You’ll see the messy middle: career questions, house-hunt dilemmas, side-hustle doubts, money fears, everyday frustrations — and the tiny wins that keep me going.

Journeys aren’t clean. Once you reach the finish line, it’s easy to retell the story as if it was always meant to be. But what about the days when the regret of inaction eats at you? When you have no idea if you’re doing the right thing? That’s where most of us actually live.

I’m going to put myself out there with all of it: the feelings, the procrastination, the excuses, the failed attempts, and the inner critic who comments on everything. The full picture — flaws and all.

That’s the point.

Where This Is Going

In the long run, I don’t want this to just be a collection of personal essays. My hope is that as I experiment my way through career decisions, side-hustle trials, home choices, finances and everyday resilience, patterns will emerge — tools and perspectives I can share more intentionally.

I’d love for Life Momentum Studio to become a place where I can mentor people who are also standing at a crossroads: wanting movement, but not wanting to burn everything down to get it.

I don’t know exactly what that will look like yet.
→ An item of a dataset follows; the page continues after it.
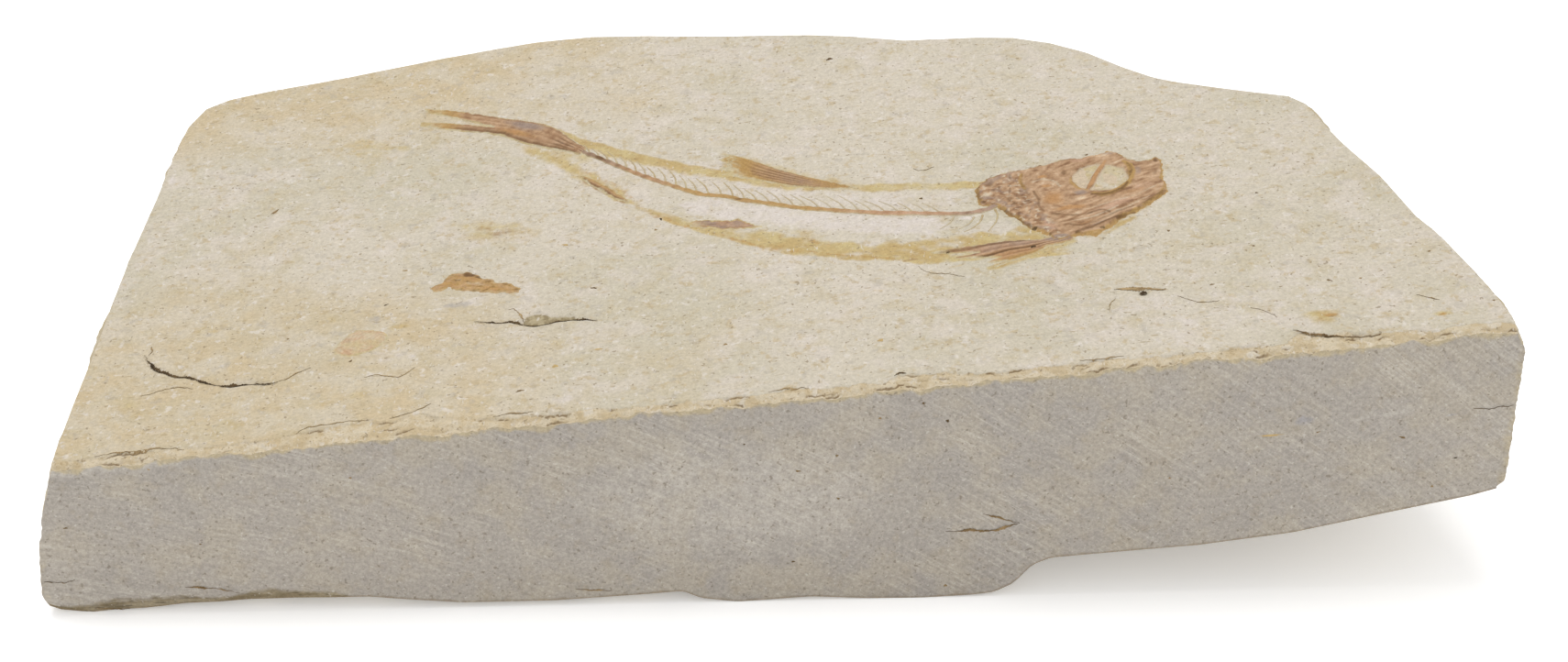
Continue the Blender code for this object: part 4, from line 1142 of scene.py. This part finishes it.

And I’m okay with that. I’d rather build it honestly than pretend I have it all figured out.

You Might Feel at Home Here

If you’re stuck, restless, or quietly tired of pretending everything is fine — this space is for you too.

What you’ll find is a raw look at one person’s journey: not a finished product, not a polished brand. Just a human being stumbling forward, experimenting, sometimes boring, sometimes brave.

Before you click away: where are you in your own story right now? Not the version you’d post about — the real one.

Sometimes momentum starts with simply admitting where you actually are, and letting it be messy.